* _Job_: Reproduce the full listing that appears beneath this instruction exactly.
::::
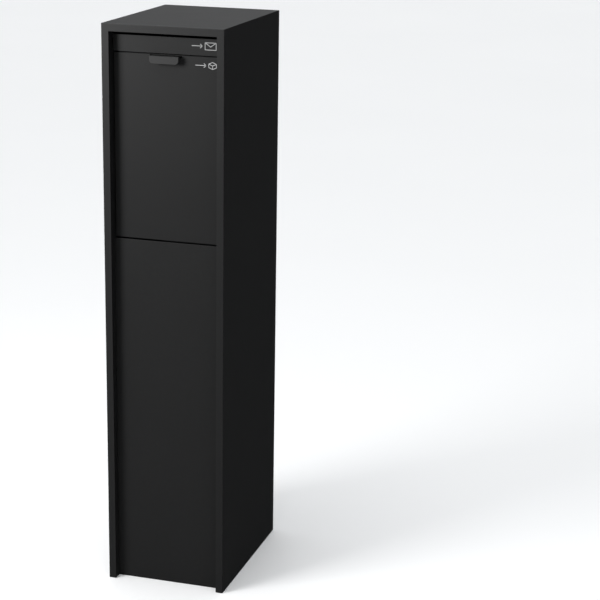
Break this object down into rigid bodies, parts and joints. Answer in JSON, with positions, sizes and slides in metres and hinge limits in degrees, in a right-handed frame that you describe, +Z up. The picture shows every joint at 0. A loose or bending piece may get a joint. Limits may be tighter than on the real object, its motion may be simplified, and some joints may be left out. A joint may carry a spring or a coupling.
{
  "type": "parcel drop box",
  "caption": "Tall free-standing steel drop box with a push-in letter flap, a tilting parcel hopper with a baffle, and a locked rear door for emptying it.",
  "frame": {"origin": "centre of the footprint, on the ground", "axes": "+Z up; -Y is the front, with the letter flap and the parcel door; +X to the right seen from the front"},
  "size_m": [0.26, 0.36, 1.2],
  "materials": {
    "powder_coat": "satin black powder coat",
    "zinc_plated_steel": "bright zinc",
    "chrome_plate": "polished",
    "nylon": "natural nylon",
    "black_rubber": "matte"
  },
  "bodies": {
    "cabinet": {"left_pivot_bracket": "powder_coat", "right_pivot_bracket": "powder_coat", "top_panel": "powder_coat", "left_side_panel": "powder_coat", "right_side_panel": "powder_coat", "lower_front_panel": "powder_coat", "compartment_floor": "powder_coat", "rear_plinth": "powder_coat", "rear_lintel": "powder_coat", "rear_sill": "powder_coat", "lock_jamb": "powder_coat", "hinge_jamb": "powder_coat", "letter_tray": "powder_coat", "left_stop_bracket": "powder_coat", "right_stop_bracket": "powder_coat", "base_plate": "zinc_plated_steel", "plinth_bracket": "zinc_plated_steel", "plinth_screws": "zinc_plated_steel", "strike_plate": "zinc_plated_steel", "strike_rivets": "zinc_plated_steel", "flap_rod": "zinc_plated_steel", "flap_spring": "zinc_plated_steel", "bracket_rivets": "zinc_plated_steel", "left_pivot_pin": "zinc_plated_steel", "right_pivot_pin": "zinc_plated_steel", "left_spring_peg": "zinc_plated_steel", "right_spring_peg": "zinc_plated_steel", "pivot_clips": "zinc_plated_steel", "left_hopper_spring": "zinc_plated_steel", "right_hopper_spring": "zinc_plated_steel", "upper_hinge_pin": "zinc_plated_steel", "lower_hinge_pin": "zinc_plated_steel", "parcel_door_bumpers": "black_rubber", "stop_buffers": "black_rubber"},
    "hopper": {"parcel_door": "powder_coat", "finger_pull": "powder_coat", "hopper_inner_panel": "powder_coat", "hopper_cap": "powder_coat", "hopper_ledge": "powder_coat", "left_cheek": "powder_coat", "right_cheek": "powder_coat", "baffle_plate": "powder_coat", "hopper_rivets": "zinc_plated_steel", "left_pivot_bush": "nylon", "right_pivot_bush": "nylon"},
    "letter_flap": {"letter_flap": "powder_coat"},
    "rear_door": {"rear_door_pan": "powder_coat", "door_stiffener": "powder_coat", "door_gasket": "black_rubber", "lock_housing": "chrome_plate", "lock_nut": "zinc_plated_steel", "upper_hinge_bush": "nylon", "lower_hinge_bush": "nylon"},
    "lock": {"lock_plug": "chrome_plate", "lock_cam": "zinc_plated_steel", "cam_screw": "zinc_plated_steel"}
  },
  "joints": [
    {"name": "hopper_tilt", "type": "hinge", "parent": "cabinet", "child": "hopper", "pos_m": [0, -0.079, 0.77549], "axis": [1, 0, 0], "range_deg": [0, 25.5], "stiffness_Nm_per_rad": 4.5, "springref_deg": -28.65, "deforming": ["left_hopper_spring", "right_hopper_spring"]},
    {"name": "letter_flap_swing", "type": "hinge", "parent": "cabinet", "child": "letter_flap", "pos_m": [0, -0.1535, 1.1715], "axis": [1, 0, 0], "range_deg": [0, 70], "stiffness_Nm_per_rad": 0.01, "springref_deg": -17.19},
    {"name": "rear_door_swing", "type": "hinge", "parent": "cabinet", "child": "rear_door", "pos_m": [0.1075, 0.1715, 0.6], "axis": [0, 0, -1], "range_deg": [0, 95]},
    {"name": "lock_turn", "type": "hinge", "parent": "rear_door", "child": "lock", "pos_m": [-0.072, 0.17, 1.108], "axis": [0, 1, 0], "range_deg": [0, 90]}
  ]
}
::::
* _Solution for this task_:
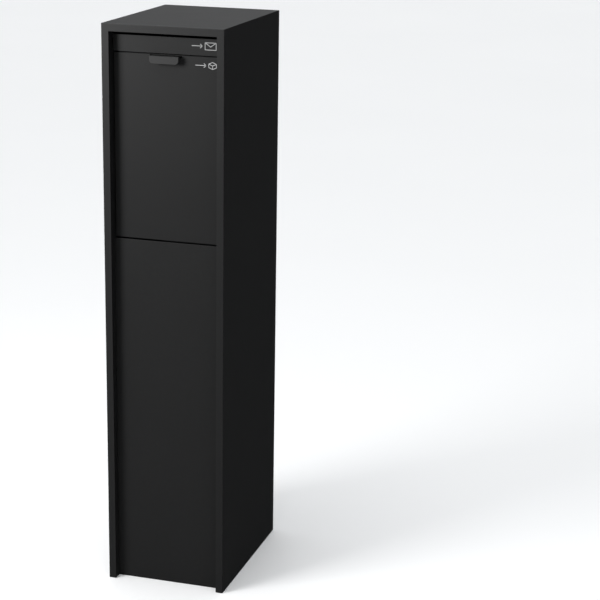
Break this object down into rigid bodies, parts and joints. Answer in JSON, with positions, sizes and slides in metres and hinge limits in degrees, in a right-handed frame that you describe, +Z up. The picture shows every joint at 0. A loose or bending piece may get a joint. Limits may be tighter than on the real object, its motion may be simplified, and some joints may be left out. A joint may carry a spring or a coupling.
{
  "type": "parcel drop box",
  "caption": "Tall free-standing steel drop box with a push-in letter flap, a tilting parcel hopper with a baffle, and a locked rear door for emptying it.",
  "frame": {"origin": "centre of the footprint, on the ground", "axes": "+Z up; -Y is the front, with the letter flap and the parcel door; +X to the right seen from the front"},
  "size_m": [0.26, 0.36, 1.2],
  "materials": {
    "powder_coat": "satin black powder coat",
    "zinc_plated_steel": "bright zinc",
    "chrome_plate": "polished",
    "nylon": "natural nylon",
    "black_rubber": "matte"
  },
  "bodies": {
    "cabinet": {"left_pivot_bracket": "powder_coat", "right_pivot_bracket": "powder_coat", "top_panel": "powder_coat", "left_side_panel": "powder_coat", "right_side_panel": "powder_coat", "lower_front_panel": "powder_coat", "compartment_floor": "powder_coat", "rear_plinth": "powder_coat", "rear_lintel": "powder_coat", "rear_sill": "powder_coat", "lock_jamb": "powder_coat", "hinge_jamb": "powder_coat", "letter_tray": "powder_coat", "left_stop_bracket": "powder_coat", "right_stop_bracket": "powder_coat", "base_plate": "zinc_plated_steel", "plinth_bracket": "zinc_plated_steel", "plinth_screws": "zinc_plated_steel", "strike_plate": "zinc_plated_steel", "strike_rivets": "zinc_plated_steel", "flap_rod": "zinc_plated_steel", "flap_spring": "zinc_plated_steel", "bracket_rivets": "zinc_plated_steel", "left_pivot_pin": "zinc_plated_steel", "right_pivot_pin": "zinc_plated_steel", "left_spring_peg": "zinc_plated_steel", "right_spring_peg": "zinc_plated_steel", "pivot_clips": "zinc_plated_steel", "left_hopper_spring": "zinc_plated_steel", "right_hopper_spring": "zinc_plated_steel", "upper_hinge_pin": "zinc_plated_steel", "lower_hinge_pin": "zinc_plated_steel", "parcel_door_bumpers": "black_rubber", "stop_buffers": "black_rubber"},
    "hopper": {"parcel_door": "powder_coat", "finger_pull": "powder_coat", "hopper_inner_panel": "powder_coat", "hopper_cap": "powder_coat", "hopper_ledge": "powder_coat", "left_cheek": "powder_coat", "right_cheek": "powder_coat", "baffle_plate": "powder_coat", "hopper_rivets": "zinc_plated_steel", "left_pivot_bush": "nylon", "right_pivot_bush": "nylon"},
    "letter_flap": {"letter_flap": "powder_coat"},
    "rear_door": {"rear_door_pan": "powder_coat", "door_stiffener": "powder_coat", "door_gasket": "black_rubber", "lock_housing": "chrome_plate", "lock_nut": "zinc_plated_steel", "upper_hinge_bush": "nylon", "lower_hinge_bush": "nylon"},
    "lock": {"lock_plug": "chrome_plate", "lock_cam": "zinc_plated_steel", "cam_screw": "zinc_plated_steel"}
  },
  "joints": [
    {"name": "hopper_tilt", "type": "hinge", "parent": "cabinet", "child": "hopper", "pos_m": [0, -0.079, 0.77549], "axis": [1, 0, 0], "range_deg": [0, 25.5], "stiffness_Nm_per_rad": 4.5, "springref_deg": -28.65, "deforming": ["left_hopper_spring", "right_hopper_spring"]},
    {"name": "letter_flap_swing", "type": "hinge", "parent": "cabinet", "child": "letter_flap", "pos_m": [0, -0.1535, 1.1715], "axis": [1, 0, 0], "range_deg": [0, 70], "stiffness_Nm_per_rad": 0.01, "springref_deg": -17.19},
    {"name": "rear_door_swing", "type": "hinge", "parent": "cabinet", "child": "rear_door", "pos_m": [0.1075, 0.1715, 0.6], "axis": [0, 0, -1], "range_deg": [0, 95]},
    {"name": "lock_turn", "type": "hinge", "parent": "rear_door", "child": "lock", "pos_m": [-0.072, 0.17, 1.108], "axis": [0, 1, 0], "range_deg": [0, 90]}
  ]
}